Extract the listing below in full, unchanged.

::::::::

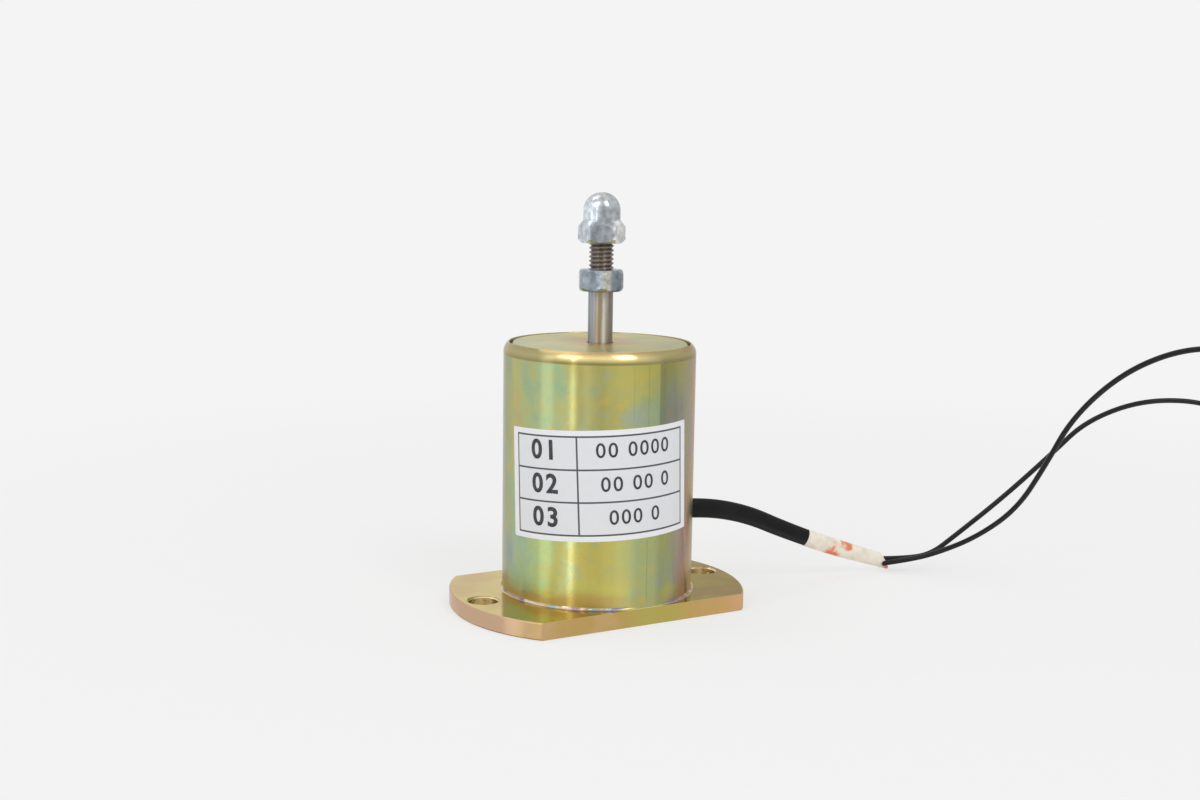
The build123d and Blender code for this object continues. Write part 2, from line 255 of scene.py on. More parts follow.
# Leads: routes as in the part's source
millimetre = 0.001
leads = {
    "turn": -5.9,  # direction in which the sleeve leaves the case
    "sleeveRoute": [(0.0212, 0.0209), (0.0284, 0.0209), (0.0404, 0.0182), (0.0516, 0.0131),
                    (0.0616, 0.0092)],
    "sleeveExit": (0.0225, 0.0209),
    "sleeveEnd": (0.0832, 0.00195),  # where the ivory sleeve ends on the floor
    "lowerRoute": [  # both wires in millimetres
        (80.4, -7.8, 3), (87, -9.6, 2.7), (94, -12, 3.5), (100, -14.5, 8.5), (110.5, -20, 18.5),
        (120, -27, 30.5), (126.5, -32.5, 40), (139, -41, 46), (154, -51, 45), (162.5, -58.5, 35),
        (163, -63.5, 20), (158.5, -67.5, 7), (151, -72.5, 0.7), (142, -76, 0.7), (135.5, -83, 0.7),
        (137, -92.5, 0.7), (145, -98, 0.7),
    ],
    "upperRoute": [
        (80.2, -9.1, 2), (85, -12.6, 3.1), (90, -18, 5.5), (96, -26.5, 11), (99.5, -36.5, 20),
        (97.5, -47, 33), (96, -56, 46), (98, -67.5, 57.5), (100.5, -80.5, 64.5), (102.5, -93, 66.5),
        (106.5, -102.5, 60.5), (110.5, -107, 48), (113, -106.5, 32), (116, -103.5, 16), (119, -98, 4.5),
        (121.5, -91, 0.7), (123.5, -84, 0.7),
    ],
    "wireRadius": 0.00065,
    "wireFineness": 5,  # steps in a quarter of the wire's round
    "smoothAngle": 50,
    "strands": 7,  # one in the middle, six round it
    "strandTuck": 0.0003,  # hidden in the insulation
    "strandLength": 0.006,
    "strandCircle": 0.00027,  # radius of the ring of outer strands
    "strandRadius": 0.00013,
    "strandTwist": 1.2,  # turns over the bare length
    "strandSteps": 12,
    "strandFineness": 2,
}
blackSleeve = {
    "height": 0.0049,
    "width": 0.0030,
    "endShare": 0.84,  # size at its end
    "taper": (0, 0.15, 0.45, 0.75, 1),  # how much of that is reached at each point of its route
    "wall": 0.00035,
    "edge": 0.0001,
}
ivorySleeve = {
    "height": 0.0044,
    "width": 0.0029,
    "shares": (1, 1, 0.95, 0.80),  # size at each point of its route
    "wall": 0.0003,
    "edge": 0.00008,
    "startInside": 0.004,
    "sag": (0.0722, 0.00545),  # a point between its ends
    "cutBack": 0.0012,
    "cutSlope": 0.55,
}
sleeveEdges = {"segments": 2, "bevelFrom": 50}
leadDirection = Vector((cos(radians(leads["turn"])), sin(radians(leads["turn"])), 0))


def leadPoint(distance, height):
    return leadDirection * distance + Vector((0, 0, height))


def layCord(name, route, shares=(), twist="Z_UP"):  # one NURBS spline along the control points
    curve = bpy.data.curves.new(name, "CURVE")
    curve.dimensions = "3D"
    curve.twist_mode = twist
    curve.resolution_u = 12
    spline = curve.splines.new("NURBS")
    spline.points.add(len(route) - 1)
    for point, place in zip(spline.points, route):
        point.co = (*place, 1)
    for point, share in zip(spline.points, shares):
        point.radius = share
    spline.order_u = 3
    spline.use_endpoint_u = True
    cord = bpy.data.objects.new(name, curve)
    bpy.context.scene.collection.objects.link(cord)
    return cord


def followedPoints(cord):  # the spline's own points, read before it gets its section
    bpy.context.view_layer.update()
    line = bpy.data.meshes.new_from_object(cord)
    points = [vertex.co.copy() for vertex in line.vertices]
    bpy.data.meshes.remove(line)
    return points


def lineLength(points):
    return sum((after - before).length for before, after in zip(points, points[1:]))


def flatTube(cord, size):  # an oval section swept along the spline
    section = addPiece("section", bpy.ops.curve.primitive_bezier_circle_add, radius=0.5)
    section.scale = (size["width"], size["height"], 1)
    section.data.resolution_u = 10
    settle(section)
    cord.data.bevel_mode = "OBJECT"
    cord.data.bevel_object = section
    makeMesh(cord)
    bpy.data.objects.remove(section)
    tidyMesh(cord)


def roundCord(cord, radius, fineness):  # a round section swept along the spline
    cord.data.bevel_depth = radius
    cord.data.bevel_resolution = fineness
    cord.data.use_fill_caps = True
    makeMesh(cord)


# Black heat-shrunk tubing over both leads
sleevePlaces = [leadPoint(*place) for place in leads["sleeveRoute"]]
sleeveShares = [1 + (blackSleeve["endShare"] - 1) * share for share in blackSleeve["taper"]]
leadSleeve = layCord("leadSleeve", sleevePlaces, sleeveShares)
sleevePath = followedPoints(leadSleeve)
flatTube(leadSleeve, blackSleeve)
applyModifier(leadSleeve, "SOLIDIFY", thickness=blackSleeve["wall"], offset=-1)
smoothEdges(leadSleeve, blackSleeve["edge"], **sleeveEdges)

# Ivory glass sleeve from inside the black one, cut slanting at its far end
lastRun = (sleevePlaces[-1] - sleevePlaces[-2]).normalized()
ivoryEnd = leadPoint(*leads["sleeveEnd"])
ivoryStart = sleevePlaces[-1] - lastRun * ivorySleeve["startInside"]
ivoryRoute = [ivoryStart, sleevePlaces[-1], leadPoint(*ivorySleeve["sag"]), ivoryEnd]
innerSleeve = layCord("innerSleeve", ivoryRoute, ivorySleeve["shares"])
flatTube(innerSleeve, ivorySleeve)
slantNormal = (leadDirection + Vector((0, 0, ivorySleeve["cutSlope"]))).normalized()
editAll(innerSleeve)
bpy.ops.mesh.bisect(plane_co=ivoryEnd - leadDirection * ivorySleeve["cutBack"], plane_no=slantNormal,
                    clear_outer=True)
leaveEdit()
applyModifier(innerSleeve, "SOLIDIFY", thickness=ivorySleeve["wall"], offset=-1)
smoothEdges(innerSleeve, ivorySleeve["edge"], **sleeveEdges)


def layWire(name, route):
    wire = layCord(name, [Vector(place) * millimetre for place in route])
    points = followedPoints(wire)
    roundCord(wire, leads["wireRadius"], leads["wireFineness"])
    tidyMesh(wire)
    smoothShade(wire, leads["smoothAngle"])
    return wire, points


lowerWire, lowerPoints = layWire("leadWireLower", leads["lowerRoute"])
upperWire, upperPoints = layWire("leadWireUpper", leads["upperRoute"])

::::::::

_Exercise answer_
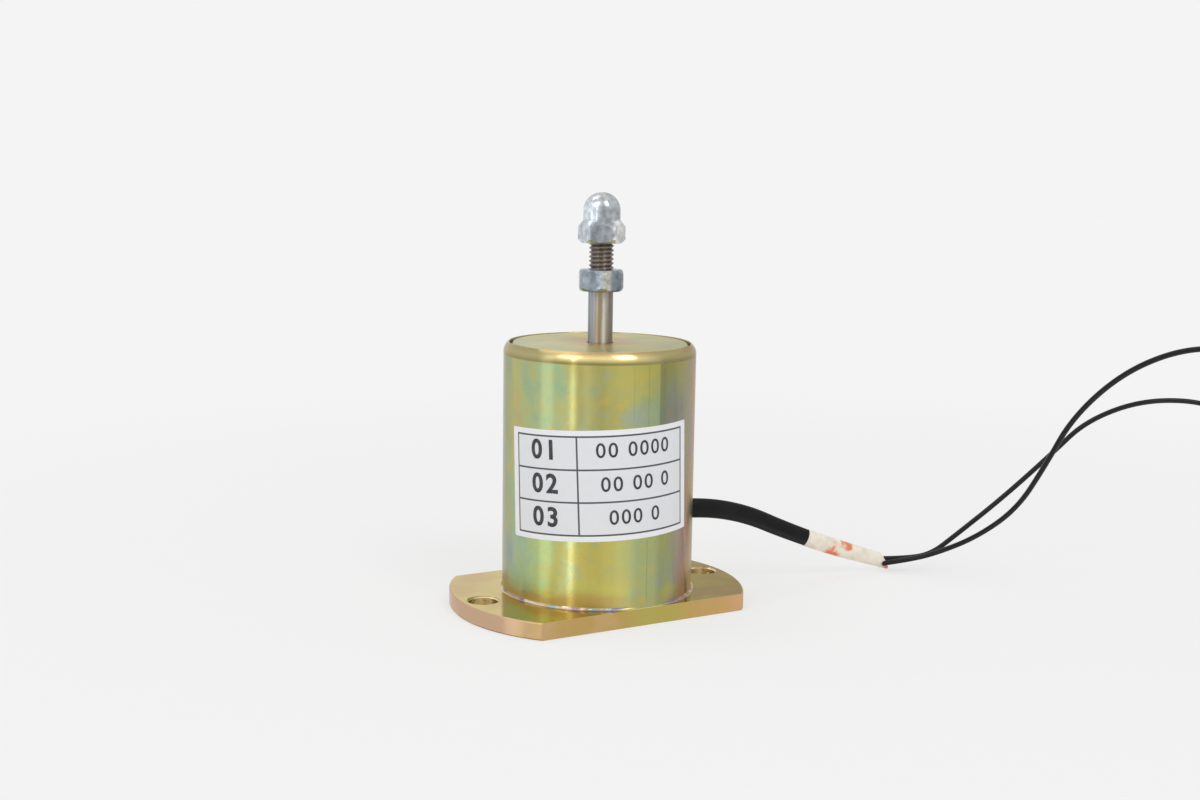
The build123d and Blender code for this object continues. Write part 2, from line 255 of scene.py on. More parts follow.
# Leads: routes as in the part's source
millimetre = 0.001
leads = {
    "turn": -5.9,  # direction in which the sleeve leaves the case
    "sleeveRoute": [(0.0212, 0.0209), (0.0284, 0.0209), (0.0404, 0.0182), (0.0516, 0.0131),
                    (0.0616, 0.0092)],
    "sleeveExit": (0.0225, 0.0209),
    "sleeveEnd": (0.0832, 0.00195),  # where the ivory sleeve ends on the floor
    "lowerRoute": [  # both wires in millimetres
        (80.4, -7.8, 3), (87, -9.6, 2.7), (94, -12, 3.5), (100, -14.5, 8.5), (110.5, -20, 18.5),
        (120, -27, 30.5), (126.5, -32.5, 40), (139, -41, 46), (154, -51, 45), (162.5, -58.5, 35),
        (163, -63.5, 20), (158.5, -67.5, 7), (151, -72.5, 0.7), (142, -76, 0.7), (135.5, -83, 0.7),
        (137, -92.5, 0.7), (145, -98, 0.7),
    ],
    "upperRoute": [
        (80.2, -9.1, 2), (85, -12.6, 3.1), (90, -18, 5.5), (96, -26.5, 11), (99.5, -36.5, 20),
        (97.5, -47, 33), (96, -56, 46), (98, -67.5, 57.5), (100.5, -80.5, 64.5), (102.5, -93, 66.5),
        (106.5, -102.5, 60.5), (110.5, -107, 48), (113, -106.5, 32), (116, -103.5, 16), (119, -98, 4.5),
        (121.5, -91, 0.7), (123.5, -84, 0.7),
    ],
    "wireRadius": 0.00065,
    "wireFineness": 5,  # steps in a quarter of the wire's round
    "smoothAngle": 50,
    "strands": 7,  # one in the middle, six round it
    "strandTuck": 0.0003,  # hidden in the insulation
    "strandLength": 0.006,
    "strandCircle": 0.00027,  # radius of the ring of outer strands
    "strandRadius": 0.00013,
    "strandTwist": 1.2,  # turns over the bare length
    "strandSteps": 12,
    "strandFineness": 2,
}
blackSleeve = {
    "height": 0.0049,
    "width": 0.0030,
    "endShare": 0.84,  # size at its end
    "taper": (0, 0.15, 0.45, 0.75, 1),  # how much of that is reached at each point of its route
    "wall": 0.00035,
    "edge": 0.0001,
}
ivorySleeve = {
    "height": 0.0044,
    "width": 0.0029,
    "shares": (1, 1, 0.95, 0.80),  # size at each point of its route
    "wall": 0.0003,
    "edge": 0.00008,
    "startInside": 0.004,
    "sag": (0.0722, 0.00545),  # a point between its ends
    "cutBack": 0.0012,
    "cutSlope": 0.55,
}
sleeveEdges = {"segments": 2, "bevelFrom": 50}
leadDirection = Vector((cos(radians(leads["turn"])), sin(radians(leads["turn"])), 0))


def leadPoint(distance, height):
    return leadDirection * distance + Vector((0, 0, height))


def layCord(name, route, shares=(), twist="Z_UP"):  # one NURBS spline along the control points
    curve = bpy.data.curves.new(name, "CURVE")
    curve.dimensions = "3D"
    curve.twist_mode = twist
    curve.resolution_u = 12
    spline = curve.splines.new("NURBS")
    spline.points.add(len(route) - 1)
    for point, place in zip(spline.points, route):
        point.co = (*place, 1)
    for point, share in zip(spline.points, shares):
        point.radius = share
    spline.order_u = 3
    spline.use_endpoint_u = True
    cord = bpy.data.objects.new(name, curve)
    bpy.context.scene.collection.objects.link(cord)
    return cord


def followedPoints(cord):  # the spline's own points, read before it gets its section
    bpy.context.view_layer.update()
    line = bpy.data.meshes.new_from_object(cord)
    points = [vertex.co.copy() for vertex in line.vertices]
    bpy.data.meshes.remove(line)
    return points


def lineLength(points):
    return sum((after - before).length for before, after in zip(points, points[1:]))


def flatTube(cord, size):  # an oval section swept along the spline
    section = addPiece("section", bpy.ops.curve.primitive_bezier_circle_add, radius=0.5)
    section.scale = (size["width"], size["height"], 1)
    section.data.resolution_u = 10
    settle(section)
    cord.data.bevel_mode = "OBJECT"
    cord.data.bevel_object = section
    makeMesh(cord)
    bpy.data.objects.remove(section)
    tidyMesh(cord)


def roundCord(cord, radius, fineness):  # a round section swept along the spline
    cord.data.bevel_depth = radius
    cord.data.bevel_resolution = fineness
    cord.data.use_fill_caps = True
    makeMesh(cord)


# Black heat-shrunk tubing over both leads
sleevePlaces = [leadPoint(*place) for place in leads["sleeveRoute"]]
sleeveShares = [1 + (blackSleeve["endShare"] - 1) * share for share in blackSleeve["taper"]]
leadSleeve = layCord("leadSleeve", sleevePlaces, sleeveShares)
sleevePath = followedPoints(leadSleeve)
flatTube(leadSleeve, blackSleeve)
applyModifier(leadSleeve, "SOLIDIFY", thickness=blackSleeve["wall"], offset=-1)
smoothEdges(leadSleeve, blackSleeve["edge"], **sleeveEdges)

# Ivory glass sleeve from inside the black one, cut slanting at its far end
lastRun = (sleevePlaces[-1] - sleevePlaces[-2]).normalized()
ivoryEnd = leadPoint(*leads["sleeveEnd"])
ivoryStart = sleevePlaces[-1] - lastRun * ivorySleeve["startInside"]
ivoryRoute = [ivoryStart, sleevePlaces[-1], leadPoint(*ivorySleeve["sag"]), ivoryEnd]
innerSleeve = layCord("innerSleeve", ivoryRoute, ivorySleeve["shares"])
flatTube(innerSleeve, ivorySleeve)
slantNormal = (leadDirection + Vector((0, 0, ivorySleeve["cutSlope"]))).normalized()
editAll(innerSleeve)
bpy.ops.mesh.bisect(plane_co=ivoryEnd - leadDirection * ivorySleeve["cutBack"], plane_no=slantNormal,
                    clear_outer=True)
leaveEdit()
applyModifier(innerSleeve, "SOLIDIFY", thickness=ivorySleeve["wall"], offset=-1)
smoothEdges(innerSleeve, ivorySleeve["edge"], **sleeveEdges)


def layWire(name, route):
    wire = layCord(name, [Vector(place) * millimetre for place in route])
    points = followedPoints(wire)
    roundCord(wire, leads["wireRadius"], leads["wireFineness"])
    tidyMesh(wire)
    smoothShade(wire, leads["smoothAngle"])
    return wire, points


lowerWire, lowerPoints = layWire("leadWireLower", leads["lowerRoute"])
upperWire, upperPoints = layWire("leadWireUpper", leads["upperRoute"])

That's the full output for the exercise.